Skoller’s reading of the film may or may not accord with Jacob’s intentions, but it seems to support Jacobs’ contention:

“A lot of film is perfect left alone, perfectly revealing in its un- or semi-conscious form.”[4]

That statement could apply to Abraham Ravett’s short film In Memory (USA, 1993), in which unedited home movies of everyday life in the wintery streets of the Jewish ghetto in Lodz, Poland, end with footage of the hanging of nearly a dozen men on a large scaffold in a village square. Like Jacobs, Ravett provides no explanatory titles, no voice-over commentary, in fact no sound at all while the images are on the screen. Instead, at the beginning and end of the film, while the screen is totally dark, we hear a prayer for the dead sung in Hebrew, with an English translation on the screen in the concluding sequence. The archival footage is shown "as is," as if to suggest that nothing can be said about it, and that to manipulate it through montage or other formal devices would be a disservice, perhaps even a desecration. As unpretentious and impersonal in form as it is graphically precise in content, the archival footage becomes a cinematic memorial to the dead, framed by darkness and prayer.

To make Günther 1939 (Heil Hitler) (1994), the Austrian filmmaker Johannes Rosenberger re-filmed home movie footage so that frame lines and part of the sprocket holes are visible on the screen. By emphasizing the film as film, Rosenberger distances himself from his source, as if to say the original footage is a separate, distinct document for which he bears no responsibility other than choosing to show it to us. As in most home movies, the separate shots appear to have no particular order or necessary relationship to each other. A shot of a woman nursing a baby is followed by a shot of the woman holding the baby, which is followed by a few seconds of black. Then we see a high angle shot of a crowd-lined street taken from a second story window or balcony. Police move the crowd back. Two men in the crowd look up and wave at the camera. A cavalcade approaches. In an open limousine sits Adolf Hitler and some aids. Then a second limousine passes by. In the next shot a woman and man sit in a small sailboat; this is followed by a shot of two men; then the camera closes in on a blurry, shadowy face. And that's it. Rosenberger emphasizes Hitler's presence among these typical home movie images by step printing the footage so that it appears in slow motion, but otherwise it is no more remarkable than any of the other images. Rosenberger lets the juxtaposition of historically significant and ordinary home movie images speak for itself—or rather he lets us recognize and contemplate the ironies of that juxtaposition and the historical consequences it implies.[5]

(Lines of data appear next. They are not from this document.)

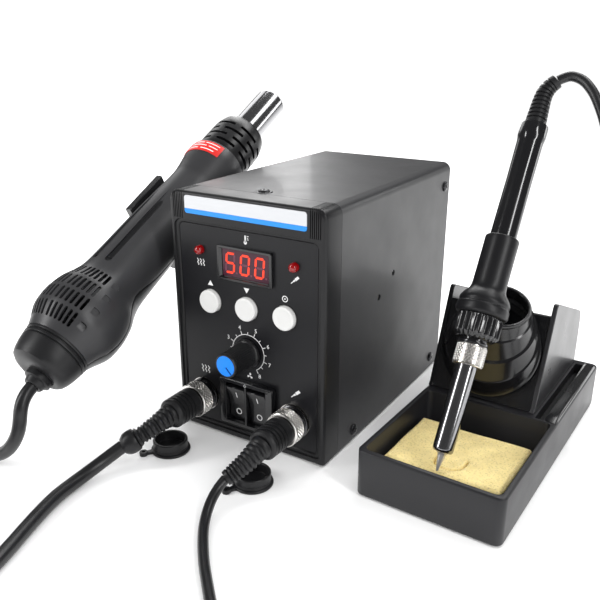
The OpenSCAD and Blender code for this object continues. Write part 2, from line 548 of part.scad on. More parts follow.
// A tube through a row of points, each [x, y, z, radius], closed at both ends
function unit(v) = v / norm(v);
function heading(path, i) = unit(path[min(i + 1, len(path) - 1)] - path[max(i - 1, 0)]);
function side_of(d) = unit(cross(d, abs(d[2]) > 0.9 ? [0, 1, 0] : [0, 0, 1]));
function carried(path, i) = i == 0 ? side_of(heading(path, 0)) :
  let (d = heading(path, i), before = carried(path, i - 1)) unit(before - (before * d) * d);
module swept(points, sides) {
  path = [for (p = points) [p[0], p[1], p[2]]];
  n = len(path);
  rings = [for (i = [0 : n - 1]) let (d = heading(path, i), a = carried(path, i), b = cross(d, a))
    for (k = [0 : sides - 1]) path[i] + points[i][3] * (cos(360 * k / sides) * a + sin(360 * k / sides) * b)];
  walls = [for (i = [0 : n - 2], k = [0 : sides - 1]) let (k2 = (k + 1) % sides)
    [i * sides + k, (i + 1) * sides + k, (i + 1) * sides + k2, i * sides + k2]];
  start = [for (k = [0 : sides - 1]) k];
  finish = [for (k = [sides - 1 : -1 : 0]) (n - 1) * sides + k];
  polyhedron(rings, concat(walls, [start, finish]), convexity = 8);
}
module cord(points, d) swept([for (p = points) [p[0], p[1], p[2], d / 2]], 10);
module coil(at, r, d) translate([at[0], at[1], 0.1]) rotate_extrude() translate([(r[0] + r[1]) / 2, d])
  rounded_2d(r[1] - r[0] + d, 2 * d, d * 0.4);
module hot_air_cord() color([0.07, 0.07, 0.07]) at_station() {
  cord(air_cord_out, air_cord_d);
  cord(air_cord_back, air_cord_d);
}
module hot_air_coil() color([0.07, 0.07, 0.07]) at_station() coil(air_coil_at, air_coil_r, air_cord_d);
module iron_cord() color([0.07, 0.07, 0.07]) at_station() {
  cord(iron_cord_out, iron_cord_d);
  cord(iron_cord_back, iron_cord_d);
}
module iron_coil() color([0.07, 0.07, 0.07]) at_station() coil(iron_coil_at, iron_coil_r, iron_cord_d);

case_cover();
chassis_base();
rear_panel();
front_bezel();
control_panel();
badge_plate();
display_frame();
display_window();
display_module();
indicator_leds();
button_up();
button_down();
button_set();
air_knob();
knob_cap();
potentiometer();
switch_housing();
rocker_hot_air();
rocker_iron();
panel_sockets();
socket_nuts();
coupling_ring_left();
coupling_ring_right();
plug_left();
plug_right();
plug_boots();
dust_caps();
control_board();
main_board();
transformer();
power_inlet();
fuse_holder();
rubber_feet();
fixing_screws();
gun_cradle();
gun_shell_upper();
gun_shell_lower();
gun_collar();
nozzle_tube();
gun_heater();
fan_impeller();
fan_motor();
gun_end_cap();
gun_label();
iron_tip();
iron_barrel();
barrel_nut();
iron_collar();
iron_grip();
iron_handle();
iron_boot();
stand_tray();
stand_holder();
stand_funnel();
cleaning_sponge();
hot_air_cord();
hot_air_coil();
iron_cord();
iron_coil();
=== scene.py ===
"""The looks of a benchtop rework set: a station, a hot air gun in its cradle, and an iron on its stand."""
import json
import math
import random

import bmesh
import bpy
from mathutils import Matrix, Vector


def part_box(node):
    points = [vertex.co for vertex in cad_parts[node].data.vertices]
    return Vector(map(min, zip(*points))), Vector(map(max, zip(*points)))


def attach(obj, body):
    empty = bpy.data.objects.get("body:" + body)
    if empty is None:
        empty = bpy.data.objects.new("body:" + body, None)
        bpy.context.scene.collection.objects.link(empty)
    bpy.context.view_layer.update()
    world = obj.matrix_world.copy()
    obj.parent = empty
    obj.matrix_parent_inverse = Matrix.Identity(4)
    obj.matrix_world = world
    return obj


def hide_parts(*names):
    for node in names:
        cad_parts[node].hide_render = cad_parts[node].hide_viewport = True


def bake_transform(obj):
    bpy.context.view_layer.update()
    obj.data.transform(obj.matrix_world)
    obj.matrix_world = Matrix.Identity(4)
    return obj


MM = 0.001
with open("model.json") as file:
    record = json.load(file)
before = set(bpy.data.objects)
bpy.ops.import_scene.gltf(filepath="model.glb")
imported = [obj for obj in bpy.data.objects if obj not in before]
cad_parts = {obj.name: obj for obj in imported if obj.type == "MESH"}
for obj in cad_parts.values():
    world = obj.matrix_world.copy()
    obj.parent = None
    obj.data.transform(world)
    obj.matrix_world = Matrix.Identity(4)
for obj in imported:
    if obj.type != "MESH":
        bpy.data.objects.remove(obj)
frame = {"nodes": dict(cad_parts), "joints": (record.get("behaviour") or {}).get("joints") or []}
nodes = frame["nodes"]
joints = {j["name"]: j for j in frame["joints"]}
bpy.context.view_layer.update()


# --- Local frames, in millimetres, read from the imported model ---

def middle(node):
    """The middle of a CAD node's box."""
    low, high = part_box(node)
    return (low + high) / 2 / MM


def axes_frame(origin, x, y, z):
    """A frame with its origin and its three axes."""
    m = Matrix((x, y, z)).transposed().to_4x4()
    m.translation = origin
    return m


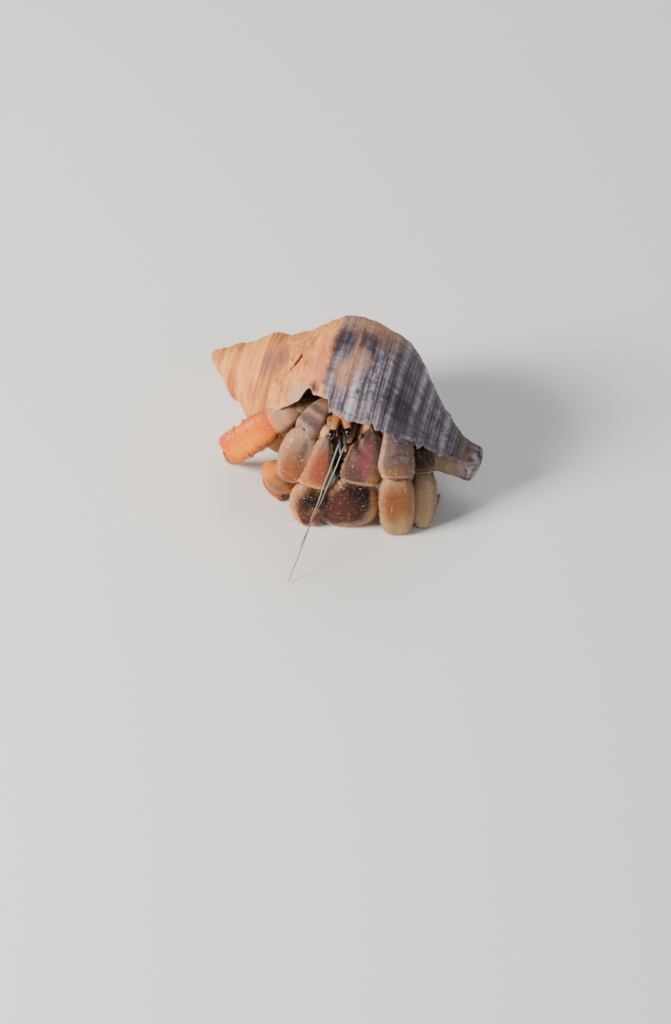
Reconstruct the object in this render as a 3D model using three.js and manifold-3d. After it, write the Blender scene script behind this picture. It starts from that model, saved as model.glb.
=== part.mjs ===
// Land hermit crab in a worn rock-snail shell, life size, as a still display model.
// Millimetres, +Z up. The crab looks along -Y; the shell's tip points to -X.
// Layout points are written about a spot on the ground under the head; the finished
// group is then shifted so that the middle of its underside is the origin.

import * as THREE from 'three';
import { mergeVertices } from 'three/addons/utils/BufferGeometryUtils.js';
import Module from 'manifold-3d';

const wasm = await Module();
wasm.setup();

// ---------------------------------------------------------------- driving sizes

const GAP = 0.12; // clearance between neighbouring pieces
const WELD = 1e-4; // distance at which vertices count as one
const FINEST = 0.01; // shortest edge left after a cut
const FLATNESS = 0.04; // how far a surface may be smoothed over after a cut
const FLOOR = 0; // height of the ground
const GROUND_BLOCK = 120; // side of the block that trims the feet to the ground
const LAP = 0.5; // how far a limb piece runs on past each of its joints
const SECTION_SQUARE = 0.8; // 1 gives an oval section, less a squarer one
const END_RINGS = { first: 0.35, spare: 0.3 }; // how near a limb piece's end rings come to its ends
const HALVINGS = 24; // steps in a search by halving

// Shell: a logarithmic spiral wound about an axis that runs from the apex to the canal tip.
const SHELL = {
  apex: new THREE.Vector3(-23.7, 25.28, 16.46), // where the spiral would end if it weren't worn
  axis: new THREE.Vector3(0.9087, -0.3829, -0.1662).normalize(),
  lipSide: new THREE.Vector3(-0.1551, -0.6795, 0.7171), // from the axis towards the outer lip
  lipTurn: 2.5, // degrees from lipSide to the lip, about the axis
  blunt: 1.0, // how far the apex is worn back
  growth: 2.066, // size ratio of one whorl to the next
  drawnAt: 88, // degrees behind the lip at which the profile below is drawn
  length: 53.6, // apex to canal tip along the axis
  spireSwell: { share: 0.082, start: 240, end: 480 }, // the spire stands a little wider
  canalRadius: 3.2,
  tipCap: 1.2, // rounded end beyond the canal
  wall: 1.1,
  whorls: 4,
  fadeTurn: 180, // degrees over which the first whorl grows from nothing
};

// Whorl profile as a cubic curve of (distance along the axis, radius): suture to periphery.
const WHORL_PROFILE = [
  new THREE.Vector2(12.74, 8.62),
  new THREE.Vector2(19.27, 11.47),
  new THREE.Vector2(19.79, 18.35),
  new THREE.Vector2(29.99, 16.5),
];

const SHELL_STEP = 18; // degrees between profiles round the axis
const SPIRE_ROWS = 3; // rows of faces across one spire whorl
const BASE_ROWS = 9; // rows of faces from the last whorl's periphery to the canal tip
const SPIRE_END = 0.86; // share of a spire whorl's profile left in view by the next suture

const CHAMBER = {
  start: -24,
  end: 192,
  step: 24,
  rows: 8,
  sutureSide: 0.1,
  canalSide: 1.9,
  canalDepth: 1.2,
  glaze: 0.25,
};
const ABDOMEN = { start: 24, end: 144, step: 24, clearance: 0.55 };

// The last stretch of wall up to the lip: it swells at the edge and dies into the wall behind.
const LIP = {
  back: 42,
  columns: 3,
  rows: 12,
  advance: 5,
  canalSide: 1.94,
  suture: { reach: 27, until: 0.45, power: 1.3 },
  tip: { reach: 5, from: 1.5 },
  arch: { reach: -5, start: 0.36, end: 0.8, ease: 0.07 },
  swellOut: 0.2,
  swellIn: 0.4,
  outerSink: 0.68,
  innerSink: 0.78,
};

// Head pieces, front to back. Each is a rounded piece from one place to another.
const EYE_DOME = {
  face: [0, -0.4, 1], width: [1.5, 1.7, 1.4], depth: [1.5, 1.7, 1.4], blunt: [2, 2], rings: 5,
};
const EYE_STALK = { face: [0, -0.4, 1], width: [1.4, 1.15, 1.5], depth: [1.7, 1.5, 1.5] };
const WHISKER = { face: [0, -1, 0.5], width: [0.75, 0.6, 0.55], depth: [0.75, 0.6, 0.55], sides: 6 };
const FEELER = { face: [0, -1, 0.5], width: [1.0, 0.8, 0.6], depth: [1.0, 0.8, 0.6], sides: 6, rings: 5 };
const FEELER_BASE = { face: [0, -1, 0.6], width: [1.6, 2.0, 1.3], depth: [1.4, 1.6, 1.2], rings: 5 };
const MOUTH_LEG = { face: [0, -1, 0.5], width: [1.6, 1.9, 1.1], depth: [1.4, 1.7, 1.0], rings: 5 };

const ROOT = { sides: 6, rings: 4 };

const HEAD_PIECES = [
  { name: 'antenna_right', from: [0.4, -0.9, 19.8], to: [-8.3, -17.9, 0.45], ...WHISKER },
  { name: 'antenna_left', from: [2.0, -1.1, 17.6], to: [-5.5, -11.0, 3.0], ...WHISKER },
  { name: 'cornea_right', from: [-0.4, -0.7, 21.2], to: [-0.8, -2.3, 20.6], ...EYE_DOME },
  { name: 'cornea_left', from: [2.1, -0.6, 21.5], to: [2.5, -2.2, 20.9], ...EYE_DOME },
  { name: 'eyestalk_right', from: [0.6, 2.8, 22.5], to: [-0.5, -1.1, 21.1], ...EYE_STALK },
  { name: 'eyestalk_left', from: [1.6, 2.8, 22.6], to: [2.2, -1.0, 21.4], ...EYE_STALK },
  { name: 'antennule_right', from: [0.6, 0.4, 20.6], to: [0.9, -4.0, 18.4], ...FEELER },
  { name: 'antennule_left', from: [1.5, 0.4, 20.6], to: [1.8, -3.8, 18.6], ...FEELER },
  { name: 'antenna_base_right', from: [-0.9, 2.6, 21.4], to: [0.3, -0.7, 19.7], ...FEELER_BASE },
  { name: 'antenna_base_left', from: [3.6, 2.6, 21.4], to: [2.1, -0.8, 18.0], ...FEELER_BASE },
  { name: 'mouth_leg_right', from: [-0.1, 3.0, 18.6], to: [0.2, -0.8, 15.4], ...MOUTH_LEG },
  { name: 'mouth_leg_left', from: [2.4, 3.0, 18.6], to: [2.0, -0.8, 15.2], ...MOUTH_LEG },
];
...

Of other films made with home movies, two by U.S. experimental filmmakers provide a particularly useful entrée to a discussion of Forgacs’ Meanwhile Somewhere.... For The Future Is Behind You (2004), Abigail Child re-edited anonymous home movies and added a fictional narrative about a Jewish family living in Austria in the 1930s. Through visual text, she “identifies” the family members and presents the younger daughter as the film’s “narrator.” Also through text on the screen, the daughter supplies information about family activities, comments on her thoughts and feelings, and recounts the fate of family members, some of whom perish during the Holocaust while others emigrate to Palestine and the United States. The soundtrack includes synchronized sound effects and music, and some of the footage is looped, slowed down, and momentarily held motionless in freeze frames. The narrative places as much emphasis on gender and social roles as on “the historical moment which remains as text trace,” as Child has put it.[6] Fact (the actual home movie footage) and fiction (the narrative superimposed on the footage) merge in a critical/creative reading that is historically and psychologically plausible but is, nevertheless, an imaginative recreation of a family history illustrated with home movies. The result, Child has tentatively suggested, is “a documentary with fiction intruding.”[7]

Alan Berliner’s The Family Album (1987) is composed of anonymous footage from a large number of American home movies shot between the 1920s and 1950s. Beginning with shots of new-born infants, the film progresses to young children learning to walk, to older children playing, to teenagers and young adults partying, to marriage ceremonies, to the appearance of another generation of children, to elderly people and funerals. Like Child, he adds a soundtrack with music and some sound effects. The film is intended to be, in Berliner’s words,

“a universal yet intimate portrait of American family life, not scripted, not rehearsed, not immune to the conflicts and contradictions underlying family life and its rituals.”[8]

To call this collective family portrait “universal” is questionable. It is essentially an evocation of white, middle-class American family life in the first half of the twentieth century. Berliner’s characterization of it as “an intimate portrait” correctly emphasizes its lack of references to public events and the larger historical contexts within which these families lived and recorded their lives on film.

“Shovelers Brigade”—an introductory homemade title. The Shovelers Brigade put to work.
The young Drugman daughter relieving herself in public. At the Moulin Rouge.